Gavyn Davies tem toda razão: o perdão de parte da divida grega de propriedade dos estados da zona do euro é inevitável. Ele, no entanto, só será anunciado depois das eleições na Alemanha em setembro de 2013. Até lá este e outros temas quentes serão empurrados com a barriga.
The latest deal on Greek debt, in which the fear of imminent catastrophe has driven compromises on all sides, should remove Greek risk from the market agenda at least until the German election next September. While it does not by any means represent a full resolution of the crisis, it does offer the outline of an eventual, larger deal, based on official debt forgiveness, which could keep Greece permanently inside the eurozone.
The deal involves three key ingredients. First, the Greek government has passed a further series of austerity measures which compensate for the slippage in budget targets since the landmark debt restructuring of March 2012. This slippage has occurred largely because real and nominal GDP have fallen below expectations. Budget tightening has caused negative GDP growth, which in turn has worsened the budget deficit. Importantly, there is little sign that the economy is escaping the austerity trap.
Second, and in recognition of the latest budget package, the eurozone has slightly relaxed the path required for budget consolidation in the immediate future. In February, Greece agreed to achieve a primary budget surplus of 4.5 per cent of GDP by 2014. Now, it says it will reach that objective in 2016. Greece has therefore been allowed two years of extra grace, in common with the extensions recently agreed with other indebted countries in the eurozone.
The €16bn required to finance that extra borrowing up to 2016 will now be funded by official lenders. Even so, the further tightening in the structural budget stance required under the new deal is extremely daunting. From 2009 to 2012, Greece has tightened its primary budget balance by a remarkable 9 per cent of GDP. Under the new deal, it will have to tighten by a further 6 per cent of GDP in the next four years.
Third, the eurozone has embarked on the long and arduous process of official debt forgiveness, though they have avoided outright cancellation of nominal outstanding debt. The most important (and time honoured) way in which this will be accomplished is through the acceptance of zero or extremely low interest rates on the debt, and the extension of maturity.

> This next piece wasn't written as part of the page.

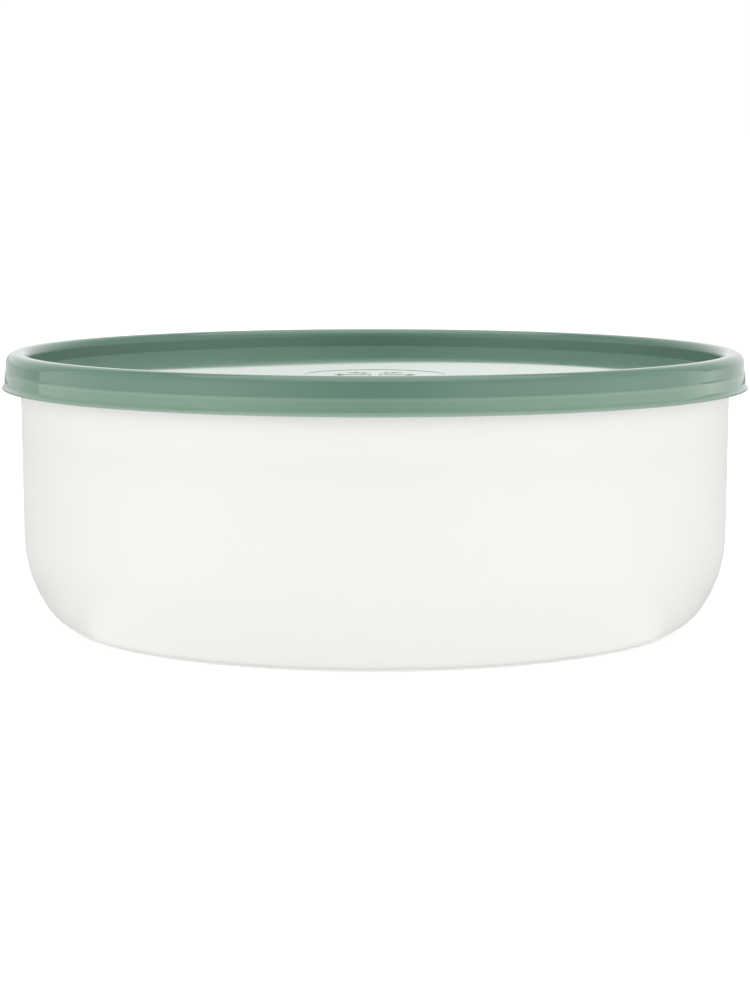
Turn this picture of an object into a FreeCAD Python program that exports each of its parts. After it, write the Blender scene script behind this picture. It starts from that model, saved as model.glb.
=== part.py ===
import FreeCAD, Part
import math
import os

# Round food container: a translucent moulded tub, and a flexible lid that snaps over the tub's rim.
# Each is one injection moulding and a body of revolution about Z. Millimetres, +Z up. The origin is
# the centre of the circle on which the tub's foot ring stands, and the lid is at rest on the rim.

# Tub: wall and the compound corner that turns it into the base
WALL_RADIUS = 80.49           # outside of the wall where the corner starts
WALL_THICKNESS = 1.1
DRAFT = 0.01                  # radians from the vertical, the wall widens upwards
CORNER_TOP = 20.15            # height where the corner starts
CORNER_LARGE_ARC = 27.6
CORNER_LARGE_TURN = math.radians(34.2)
CORNER_SMALL_ARC = 11.56
CORNER_SMALL_TURN = math.radians(31.4)
CORNER_INNER_ARC = 26.0       # inside arc opposite the large outside arc

# Tub: base, foot ring and the gate vestige under its centre
FOOT_RADIUS = 70.3
FOOT_WIDTH = 1.4
FOOT_ROUNDING = 0.3
BASE_UNDERSIDE = 0.9
BASE_THICKNESS = 1.2
GATE_RADIUS = 1.4
GATE_TIP_RADIUS = 1.0
GATE_HEIGHT = 0.5

# Tub: shoulder and rim, under the lid's skirt
SHOULDER_BOTTOM = 54.2
SHOULDER_HEIGHT = 1.0
SHOULDER_STEP = 0.77
MOUTH_RADIUS = 80.45          # inside of the wall above the shoulder
MOUTH_WALL = 1.15
RIM_RADIUS = 82.55            # outside of the bead that the lid snaps under
RIM_BEAD_BOTTOM = 58.9
RIM_BEAD_TAPER = 0.6
RIM_TOP = 61.3                # flat land that the lid sits on
RIM_ROUNDING = 0.5

# Lid: rim channel and skirt
LID_TOP = 62.3
RIM_INNER_RADIUS = 79.25      # top of the recess wall
RIM_OUTER_RADIUS = 84.12      # top of the skirt
RIM_INNER_ROUNDING = 2.0
RIM_OUTER_ROUNDING = 2.2
SKIRT_STEP_TOP = 58.3
SKIRT_STEP_BOTTOM = 57.9
SKIRT_UPPER_RADIUS = 84.26    # upper zone, just above the small step
SKIRT_LOWER_RADIUS = 84.4     # lower zone, just below the small step
SKIRT_FOOT_RADIUS = 84.48     # lower zone where it starts to flare
FLARE_TOP = 55.3
FLARE_ROUNDING = 1.5
SKIRT_INNER_RADIUS = 83.35
LIP_RADIUS = 85.0             # lip along the skirt's lower edge, the widest part
LIP_TOP = 54.7
LIP_BOTTOM = 54.2
LIP_LEAD_IN = 0.4             # flare inside the lower edge
SNAP_RADIUS = 82.85           # inner bead that hooks under the tub's rim bead
SNAP_BOTTOM = 57.4
SNAP_TOP = 58.9
SNAP_LAND = 0.4

# Lid: recessed panel and the plug that hangs in the tub's mouth
PANEL_TOP = 57.9
PANEL_THICKNESS = 1.0
PANEL_RADIUS = 79.1           # foot of the recess wall
PLUG_RADIUS = 80.15
PLUG_TIP_RADIUS = 80.0
PLUG_ROUNDING = 0.8
SMALL_ROUNDING = 0.25
EDGE_ROUNDING = 0.1

SHORTEST_EDGE = 1e-6
FULL_TURN = 360


def point(radius, height):
    """A point of the half section, which is drawn in the XZ plane."""
    return FreeCAD.Vector(radius, 0, height)


def corner_arc(before, corner, after, rounding):
    """The tangent points and the middle of the arc that rounds one corner."""
    way_in = (before - corner).normalize()
    way_out = (after - corner).normalize()
    half_angle = way_in.getAngle(way_out) / 2
    reach = rounding / math.tan(half_angle)
    inward = (way_in + way_out).normalize()
    centre = corner + inward * (rounding / math.sin(half_angle))
    return corner + way_in * reach, centre - inward * rounding, corner + way_out * reach


def revolved(corners):
    """The solid turned about Z from a closed half section of (radius, height, rounding) corners."""
    points = [point(radius, height) for radius, height, _ in corners]
    count = len(points)
    stretches = []
    for index, (_, _, rounding) in enumerate(corners):
        here = points[index]
        if rounding:
            stretches.append(corner_arc(points[index - 1], here, points[(index + 1) % count], rounding))
        else:
            stretches.append((here, here, here))
    edges = []
    for index, (start, middle, end) in enumerate(stretches):
        if start.distanceToPoint(end) > SHORTEST_EDGE:
            edges.append(Part.Arc(start, middle, end).toShape())
        following = stretches[(index + 1) % count][0]
        if end.distanceToPoint(following) > SHORTEST_EDGE:
            edges.append(Part.LineSegment(end, following).toShape())
    face = Part.Face(Part.Wire(edges))
    return face.revolve(point(0, 0), FreeCAD.Vector(0, 0, 1), FULL_TURN)


def stepped(start, heading, distance):
    """The place reached along a heading, which is measured from straight down towards the axis."""
    return start[0] - distance * math.sin(heading), start[1] - distance * math.cos(heading)


def bend(start, heading, arcs):
    """Corners of tangent (radius, turn) arcs that follow one another down from a start, and their end."""
    corners = []
    here = start
    for arc_radius, turn in arcs:
        reach = arc_radius * math.tan(turn / 2)
        corner = stepped(here, heading, reach)
        heading += turn
        here = stepped(corner, heading, reach)
        corners.append((corner[0], corner[1], arc_radius))
    return corners, here


def wall_radius(height):
    """Outside radius of the drafted wall at a height above the corner."""
    return WALL_RADIUS + (height - CORNER_TOP) * math.tan(DRAFT)


def tub_outside():
    """From the rim's bead down the outside of the wall to the foot of the corner."""
    shoulder_top = SHOULDER_BOTTOM + SHOULDER_HEIGHT
    outside = wall_radius(SHOULDER_BOTTOM)
    upper = MOUTH_RADIUS + MOUTH_WALL
    arcs = [(CORNER_LARGE_ARC, CORNER_LARGE_TURN), (CORNER_SMALL_ARC, CORNER_SMALL_TURN)]
    corners, end = bend((WALL_RADIUS, CORNER_TOP), DRAFT, arcs)
    return [
        (RIM_RADIUS, RIM_TOP, RIM_ROUNDING),
        (RIM_RADIUS, RIM_BEAD_BOTTOM + RIM_BEAD_TAPER, RIM_ROUNDING),
        (upper, RIM_BEAD_BOTTOM, SMALL_ROUNDING),
        (upper, shoulder_top, RIM_ROUNDING),
        (outside, SHOULDER_BOTTOM, RIM_ROUNDING),
    ] + corners + [(end[0], end[1], 0)]


def tub_foot():
    """The foot ring, the raised base inside it and the gate vestige at the centre."""
    foot_inner = FOOT_RADIUS - FOOT_WIDTH
    gate_tip = BASE_UNDERSIDE - GATE_HEIGHT
    return [
        (FOOT_RADIUS, 0, FOOT_ROUNDING),
        (foot_inner, 0, FOOT_ROUNDING),
        (foot_inner - FOOT_ROUNDING, BASE_UNDERSIDE, FOOT_ROUNDING),
        (GATE_RADIUS, BASE_UNDERSIDE, 0),
        (GATE_TIP_RADIUS, gate_tip, 0),
        (0, gate_tip, 0),
    ]


def tub_inside():
    """From the centre of the floor up the inside of the wall to the mouth."""
    floor = BASE_UNDERSIDE + BASE_THICKNESS
    inside = WALL_RADIUS - WALL_THICKNESS
    large_arc = (CORNER_INNER_ARC, CORNER_LARGE_TURN)
    start = (inside, CORNER_TOP)
    _, turned = bend(start, DRAFT, [large_arc])
    heading = DRAFT + CORNER_LARGE_TURN
    floor_arc = ((turned[1] - floor) / (1 - math.sin(heading)), math.pi / 2 - heading)
    corners, _ = bend(start, DRAFT, [large_arc, floor_arc])
    shoulder = SHOULDER_BOTTOM + (MOUTH_WALL + WALL_THICKNESS) / math.pi
    return [(0, floor, 0)] + corners[::-1] + [
        (wall_radius(shoulder) - WALL_THICKNESS, shoulder, RIM_ROUNDING),
        (MOUTH_RADIUS, shoulder + SHOULDER_HEIGHT, RIM_ROUNDING),
        (MOUTH_RADIUS, RIM_TOP, RIM_ROUNDING),
    ]


def tub():
    return revolved(tub_outside() + tub_foot() + tub_inside())


def lid_outside():
    """From the centre of the panel, over the rim, and down the skirt to its lip."""
    return [
        (0, PANEL_TOP, 0),
        (PANEL_RADIUS, PANEL_TOP, EDGE_ROUNDING),
        (RIM_INNER_RADIUS, LID_TOP, RIM_INNER_ROUNDING),
        (RIM_OUTER_RADIUS, LID_TOP, RIM_OUTER_ROUNDING),
        (SKIRT_UPPER_RADIUS, SKIRT_STEP_TOP, SMALL_ROUNDING),
        (SKIRT_LOWER_RADIUS, SKIRT_STEP_BOTTOM, SMALL_ROUNDING),
        (SKIRT_FOOT_RADIUS, FLARE_TOP, FLARE_ROUNDING),
        (LIP_RADIUS, LIP_TOP, SMALL_ROUNDING),
        (LIP_RADIUS, LIP_BOTTOM, EDGE_ROUNDING),
    ]


def lid_inside():
    """From the lip up inside the skirt, across the channel, and down the plug to the panel."""
    channel_top = RIM_TOP
    snap_middle = (SNAP_BOTTOM + SNAP_TOP) / 2
    panel_underside = PANEL_TOP - PANEL_THICKNESS
    return [
        (SKIRT_INNER_RADIUS + LIP_LEAD_IN, LIP_BOTTOM, SMALL_ROUNDING),
        (SKIRT_INNER_RADIUS, LIP_TOP, SMALL_ROUNDING),
        (SKIRT_INNER_RADIUS, SNAP_BOTTOM, SMALL_ROUNDING),
        (SNAP_RADIUS, snap_middle - SNAP_LAND / 2, EDGE_ROUNDING),
        (SNAP_RADIUS, snap_middle + SNAP_LAND / 2, EDGE_ROUNDING),
        (SKIRT_INNER_RADIUS, SNAP_TOP, SMALL_ROUNDING),
        (SKIRT_INNER_RADIUS, channel_top, RIM_ROUNDING),
        (PLUG_RADIUS, channel_top, SMALL_ROUNDING),
        (PLUG_TIP_RADIUS, panel_underside, PLUG_ROUNDING),
        (0, panel_underside, 0),
    ]


def lid():
    return revolved(lid_outside() + lid_inside())


os.makedirs("parts", exist_ok=True)
for node, solid in {"tub": tub(), "lid": lid()}.items():
    solid.exportStep("parts/" + node + ".step")
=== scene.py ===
import math

import bpy
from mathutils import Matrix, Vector


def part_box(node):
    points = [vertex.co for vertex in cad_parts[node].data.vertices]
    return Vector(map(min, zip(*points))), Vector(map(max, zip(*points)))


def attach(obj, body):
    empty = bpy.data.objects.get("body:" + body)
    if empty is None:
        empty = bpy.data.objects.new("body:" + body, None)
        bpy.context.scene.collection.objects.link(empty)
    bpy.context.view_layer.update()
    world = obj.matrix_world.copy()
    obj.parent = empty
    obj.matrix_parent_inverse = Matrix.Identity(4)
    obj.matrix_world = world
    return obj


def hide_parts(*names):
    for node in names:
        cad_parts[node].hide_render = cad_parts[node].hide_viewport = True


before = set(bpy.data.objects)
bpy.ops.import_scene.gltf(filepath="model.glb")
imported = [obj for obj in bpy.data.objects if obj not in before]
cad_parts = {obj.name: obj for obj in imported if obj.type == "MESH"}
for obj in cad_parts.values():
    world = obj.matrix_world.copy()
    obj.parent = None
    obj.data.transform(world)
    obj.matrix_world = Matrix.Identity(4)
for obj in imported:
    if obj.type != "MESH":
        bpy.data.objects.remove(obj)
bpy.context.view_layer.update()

# Looks of the round snap-lid food container: a milky translucent tub and a glossy sage-green lid.
# Lengths are in metres in the CAD frame. MM turns the mouldings' millimetre dimensions into metres.

MM = 0.001
TUB_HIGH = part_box("tub")[1]
LID_LOW, LID_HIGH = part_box("lid")
SEGMENTS = 288                # steps round each moulding
LONGEST_STEP = 3.0 * MM       # between two rings of a straight stretch
ARC_STEP = math.radians(9)    # between two rings of a rounded corner
SHORTEST_STEP = 0.001 * MM    # a straight stretch under this is left out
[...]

In addition, the European Central Bank and national central banks will repatriate to Greece the “profits” on their holdings of Greek government bonds. And the European Financial Stability Facility is effectively making money available to Greece on favourable terms to buy back outstanding debt at a rumoured price of 35 per cent of face value, a little higher than the price at which the debt has been trading in recent days.
As a result of these various elements of disguised forgiveness of official debt, the projected debt/GDP ratio will fall from around 175 per cent in 2016 to less than 110 per cent by 2022. This projection still depends on the optimistic assumptions that the primary budget surplus can be held indefinitely at 4.5 per cent of GDP, while nominal GDP growth rebounds to more than 4 per cent per annum. But for the moment it is enough for the IMF to be able to declare that the path for debt is sustainable.
The key question is whether all this really solves anything. From the point of view of the funders in the rest of the eurozone, it is likely to remove the risk of a possible Greek exit from the single currency at least for the whole of 2013, and it does this without forcing them to admit to their electorates that Greek debt is being forgiven. For the ECB, the repatriation of “profits” to Greece does not breach the red line of direct financing of budget imbalances. For the IMF, it preserves the illusion of long-term debt sustainability which allows it to release funds. And, finally, for Greece, it provides significant debt forgiveness and heavily subsidised interest payments which allow it time to introduce further structural reforms while remaining within the euro.
What is not solved, however, is the recessionary condition in which the Greek economy remains trapped. This is not just a consequence of the continued budgetary tightening but also of the further reduction in real wages needed to make Greece competitive, and of the absence of a solvent banking sector which is willing and able to lend. The great uncertainty, therefore, is whether the Greek electorate will remain willing to stay with the programme while the unemployment rate rises towards 30 per cent.
The next episode in this unhappy saga will probably come after the German elections. That is when a more radical reduction in official debt might become feasible, in exchange for still further structural reforms in the labour and product markets in Greece. A long-term deal of this sort is still necessary if Greece is to remain permanently inside the euro.